L’été dernier, à Washington, un groupe d’activistes pro-Trump réclamait l’incarcération de Soros, ce « terroriste domestique », pour visées « antipatriotiques » et « complot contre l’État ». Ils l’accusaient de financer, pêle-mêle, les lobbies pro-immigration, pro-cannabis et des guérillas urbaines anti-Trump.

Ce qui est avéré, c’est que le plus riche des propriétaires de « hedge funds » (fonds alternatifs) américains – 29e fortune mondiale, il aurait amassé 25 milliards de dollars, selon le magazine Forbes – parraine, entre autres, des militants de la légalisation du cannabis en Californie, a investi une vingtaine de millions dans la campagne du parti démocrate et traite volontiers en public l’actuel président américain d’« apprenti dictateur ».

Pas de chance pour lui. En échouant, Hillary Clinton lui a fait perdre mille fois sa mise. Ayant parié sur l’effondrement de Wall Street dans l’hypothèse de l’élection de Trump, son fonds d’investissement, le Soros Fund Management, a vu ses actifs se déprécier d’un milliard de dollars quelques semaines après la victoire du magnat de l’immobilier. À l’inverse de ses oracles qu’il continue pourtant à dispenser à la planète entière, Wall Street bat des records. En un an, la hausse atteint 25 %.

 

« Financier, philosophe et philanthrope »

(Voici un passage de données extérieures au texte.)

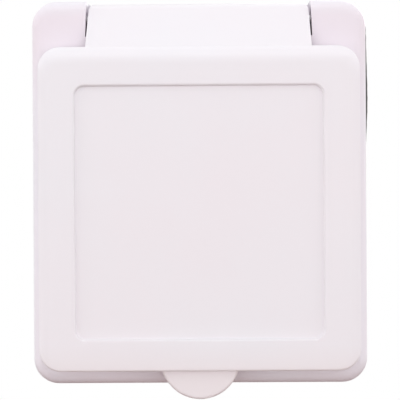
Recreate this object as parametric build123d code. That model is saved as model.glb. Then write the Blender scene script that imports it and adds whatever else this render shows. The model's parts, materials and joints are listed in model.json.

On ne prête qu’aux riches, et la force de frappe financière du milliardaire donneur de leçons demeure considérable. Mais son pouvoir et son influence ne sont peut-être plus tout à fait les mêmes qu’à l’aube des années 2000, quand il s’offrait le luxe de prêter un demi-milliard de dollars au fragile gouvernement de Boris Eltsine. Ces derniers temps, il n’y a pas qu’avec le Nasdaq que Soros enchaîne les déconvenues. Il a confirmé avoir soutenu financièrement les manifestants de la place Maïdan à Kiev durant l’hiver 2013-2014. Bilan : le pays traverse une grave crise économique, le conflit intérieur est loin d’être réglé et ses parrains occidentaux se désintéressent de son sort. Il s’écrit qu’une ONG américaine financée par ses soins aurait inspiré le plan d’Angela Merkel pour l’accueil des « réfugiés » en 2015. Deux ans plus tard, la chancelière paie personnellement le prix politique de ses décisions. Comme aux États-Unis, dans plusieurs pays européens voisins où ses relais médiatiques et financiers sont puissants, ce loup vieillissant de Wall Street a échoué à bloquer l’émergence de majorités conservatrices.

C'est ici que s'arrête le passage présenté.